Post-museum, I scooted to the Conversation with Alice Notley panel.  My fellow Seven Stitches Poetry Collective girls adore Notley, so I was happy to tag along and soak in some of the swooning.  Notley was introduced in phrases:  more circuitous than time and story, she writes the epic of her voice, epic not in terms of scale, thickened at all points and all times, the other of voision, of dreaming, mysteries of small houses.  Notley said, "Somebody said The Culture of One was prose poems, but I think they forgot to read it."

She read, and I skittered snippets:  the epic of guilty mesh, what do you know except for this haunt I am, can you find a center in an echo, this is your internal corona, here's the expel story in my head

She was asked about her ghouls.  For her, ghouls represent the need for justice.  "I'm making it for them; I'm instructing their city... Dido founded a city, she founded Carthage, and then Virgil wrote his beautiful, stupid poem... These were women who founded things and they've been turned into wimpy suicides and evil women (Medea)... I'm becoming a still woman with all of time around me."

She was asked:  there is a laziness associated with the New York School, and in a move away from Frank O'Hara and Berryman with clock-time, calendrical-time, a kind of secular time, a move into mythic time.  "I don't know why we have bodies.  It creates so much time and fuss."

Notley spoke of how she became Mercy, the Goddess with a thousand arms.  She found herself there and couldn't go back.  She spoke of how she attended art museums--"canoes and statues of women with vulvas.  Wood carvings and Asian masks."  The goddess:  "There's nothing to do but have arms and touch."

How does she write?  She often edits down at the same time as generating:  new material is written in the morning.  "I don't have a lyric voice any more, but I do have the possibility of inhabiting all of these voices."

Fragmentation of voice, of self.  A joke told (Meryl Streep), a writer blushing.

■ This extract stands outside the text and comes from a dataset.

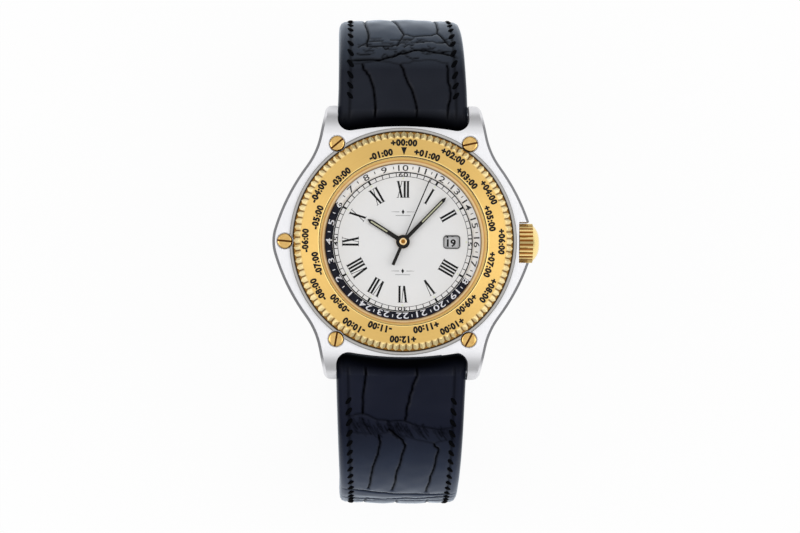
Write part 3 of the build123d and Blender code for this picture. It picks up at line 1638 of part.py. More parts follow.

That night, Opal and I hurried to an Ahsahta Press reading.  There were seventeen poets, but we only fully stayed for five; Karen, a friend of mine, was the second reader of the night, and she did wonderfully.

Cate Marvin's campus shunning and the babies in carriers, along with my Balancing the Tide project and my daughter were very much on my mind.  A few readers later, I wrote this in my notebook:

Mother-poets are everywhere and are still a rarity:  Karen's husband carries their son in the hallway around the theatre and the reader following debates the choices in an epistemological poem to Eileen Myles.  Her husband is back in the hotel room, and she asks us to think good toddler thoughts, so he will sleep and she can stay longer at the reading.  I am attuned to motherhood.  I cannot forget; my breasts pang in fullness.  Pang to the elevator's arrival.  Pan to the slip of bags to the floor.  I'm busy thinking my own good toddler thoughts as Maya wakes from her nap and begins terrorizing the curtains, calls out from the 15th floor.  Her lips fish-kiss the glass.

Vidoes on YouTube:  (The video quality is terrible, as I only had my cell phone and we were towards the back of the auditorium, but you get the sense of the reading--Karen at the podium, reading her gorgeous poems.  She also has audio of her poems on her website, which likely do much better justice to her well-paced and gentle reading voice.)

Karen Rigby reads from her first book of poems, Chinoiserie, which won the 2011 Sawtooth Prize from Ahsahta Books at an off-site AWP reading.  http://www.karenrigby.com/

"Dear Reader"
"Red Dress"
"In the Lizard Dark, No Fire in the Orchid"

1 comment:

So To Speak said...

Hi Molly! My name is Sheila and I am from So to Speak: a feminist journal of literature and art. I want to thank you for representing our journal and our panel in your blog! We had a great time at AWP and learned a lot from our panelists and audience members. Thanks for your support!